Her voice trembled and her knees felt weak, but she would not look away. She stared into his eyes—one baleful and blazing, the other drooping in the ruined half of his face.
“I did not burn you,” she said, voice slurred from the wounds he had given her. “My mother had the curse. She could become the reptile. And she paid for her sins. I am not diseased.” Her eyes stung and she clenched her fists, refusing to cry before him. “You beat me. You starve me. You make me sleep with the dogs. But I am no reptile. I am not my mother. I have served you well, and whenever you beat me down, I stood up again. Whenever you hurt me, I grew stronger. My face is ruined now as yours is. And our spirits are both strong.” She took a step closer. “In the mud, in the dog pen, in puddles of my own blood, I proved my strength to you. Let me show you this strength upon a roc, a bow in my hand. I will hunt with you, and I will prove that I’m worth more than scrubbing your feet.” She took another step, raised her chin, and stared at him with all the strength she could summon. Her tears were gone. “I will kill for you.”

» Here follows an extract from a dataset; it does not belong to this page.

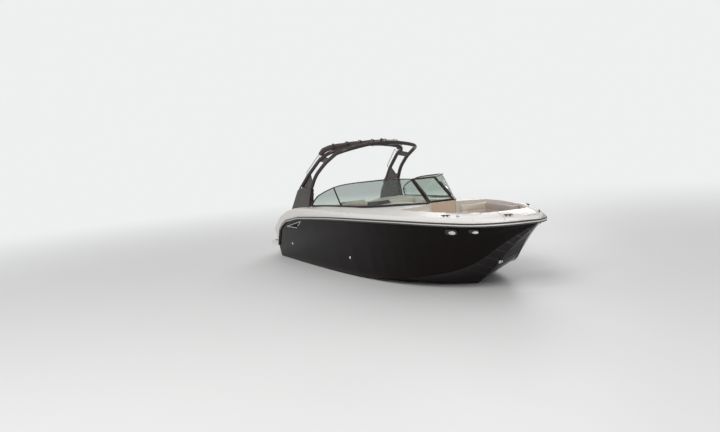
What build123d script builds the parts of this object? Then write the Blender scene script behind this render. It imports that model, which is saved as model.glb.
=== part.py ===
from build123d import *
from math import atan2, cos, degrees, hypot, pi, radians, sin
import os

# An open bow speedboat with a stern drive, a folding arch and a wraparound windscreen.
# Millimetres. X runs forward from the transom, Y to port, Z up from the waterline at rest.
os.makedirs("parts", exist_ok=True)

# Outer body
STATIONS = [
    # sheer x, sheer half breadth, sheer z, keel x, keel z, chine half breadth, chine z, fullness, deck edge z, crown
    (0, 1205, 830, 0, -430, 1020, -30, 18, 1040, 10),
    (1500, 1236, 938, 1500, -430, 1050, -25, 18, 1130, 20),
    (3000, 1256, 1018, 3000, -425, 1045, 0, 10, 1145, 40),
    (4300, 1240, 1060, 4200, -360, 985, 60, 0, 1155, 60),
    (5250, 1140, 1076, 5000, -262, 850, 150, -14, 1165, 30),
    (5950, 915, 1062, 5600, -45, 640, 260, -26, 1160, 20),
    (6500, 640, 1048, 6100, 290, 400, 430, -26, 1155, 15),
    (6900, 340, 1062, 6600, 700, 180, 770, -12, 1145, 10),
    (7150, 30, 1085, 7150, 1060, 16, 1066, 0, 1110, 4),
]
STEPS = [2, 2, 2, 3, 3, 3, 3, 3]
CHINE_FLAT_SHARE = 0.055
CHINE_DROP = 8
LOW_CREASE = 0.62
HIGH_CREASE = 0.76
CREASE_STEP = 12
DECK_EDGE_INSET = 62
DECK_EDGE_ROUND = 40
SHOULDER_INSET = 22
GUNWALE_WIDTH = 320
GUNWALE_RISE = 55
BODY_REACH = 1600
STERN_SHEER = [(0, 200), (350, 610), (800, 830)]
QUARTER_TOP = [(0, 620), (440, 910), (750, 1020), (1050, 1090), (1300, 1135), (1800, 1175)]

# Rub rail
RAIL_HEIGHT = 56
RAIL_PROUD = 26
RAIL_ROOT = 34
INSERT_HEIGHT = 16
INSERT_PROUD = 4
RAIL_TIP_X = 7154

# Cockpit, walkway and bow well
LINER_WALL = 12
SOLE_Z = 280
BOW_SOLE_Z = 420
BOW_SEAT_Z = 720
BOW_RIM_Z = 1070
COCKPIT_AFT_X = 1300
COCKPIT_OPEN_X = 3750
CONSOLE_FORE_X = 4790
BULKHEAD_FORE_X = 4870
COCKPIT_HALF = 930
CONSOLE_ROOF_Z = 1095
AISLE_HALF = 245
FOOTWELL_HALF = 300
FOOTWELL_FORE_X = 5850
BOW_SEAT_FORE_X = 6200
BOW_WELL = [(4870, 870), (5300, 815), (5700, 730), (6100, 590), (6400, 440), (6600, 240), (6660, 90)]
CORNER_R = 90
ABOVE_DECK_Z = 1500

# Engine bay and its hatch
BAY_AFT_X = 160
BAY_FORE_X = 1200
BAY_HALF = 640
BAY_FLOOR_Z = -130
HATCH_AFT_X = 100
HATCH_FORE_X = 1255
HATCH_HALF = 700
HATCH_THICK = 35
HATCH_GAP = 6
ISLAND_HALF = 760
ISLAND_AFT_Z = 795
ISLAND_FORE_Z = 935
ENGINE_SIZE = (820, 620, 600)
ENGINE_X = 640
SUNPAD_THICK = 105
SUNPAD_AFT_X = 190
SUNPAD_FORE_X = 1235
SUNPAD_HALF = 670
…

Slowly, his joints creaking, he rose to his feet. He loomed over her; the top of her head did not even reach his shoulders. He stank of ale, sweat, and his old injury.
“You have the curse.” His voice was low, full of danger. “You lie, maggot. Your mother had the reptile in her veins. You carry it within you too.”
“I do not!” She raised her chin, staring up at him, refusing to cower. She would show him her strength in this tent. “You lie to yourself so you may hurt me. I cannot fly as a dragon, but I will fly upon a roc.” She raised her fist. “I am small and weak; you made me so. But my spirit is as strong as bronze.”
Quick as a striking cobra, he reached out and clutched her throat.
She gasped, unable to breathe.
“Your spirit is s
trong?” He leaned down to bring his face close to hers. His breath assailed her. “I could just . . . tighten my grip. And your neck would just . . . snap. Like a pheasant bone. You are a woman, and all women are weak.”
She sputtered, struggling for air, forcing down the urge to strike him. His grip loosened just the slightest, and she whispered hoarse words.
“I am a woman, yes, my chieftain. And I have a woman’s strength.” Even as he held her throat, she tugged at the lacing of her cloak. The patchwork of rat furs fell to the ground. “I have a woman’s gifts to give.”
He released her throat, and she gasped and held her neck, sucking in deep breaths. He took a step back and admired her. She stood naked before him, chin still raised.
She was not comely, Laira knew. Years of hunger had left her body frail. She had not the wide hips or rich breasts the men liked to carve into their images of stone. Red marks covered her skin—the scars of the leeches Shedah, the tribe’s shaman, often placed upon her. The crone would mix the blood in potions she drank; she claimed that the blood of a princess gave her long life. Shedah lingered on in her mockery of life, and the leechcraft left Laira bruised and added to her fragility.
And yet, despite her meager size and marked body, lust filled Zerra’s eyes. Men such as him, hunters and conquerors, were easy to please. They saw every woman, even a scrawny and broken thing like her, as lands to conquer.
“I will give you this body,” she said. “But my chieftain . . . you must give me a roc.”
He stared at her for a long moment, and strangely she no longer trembled. She was no longer afraid. She did not feel exposed. She felt, for the first time in years, in control of her life.
This body, she thought, is the only power I have left.
He doffed his own cloak and removed his tunic. He stood naked before her. The scar that covered half his face—the burn of dragonfire—spread down half his body, twisting his arm, chest, and leg, and even half his manhood bore the marks.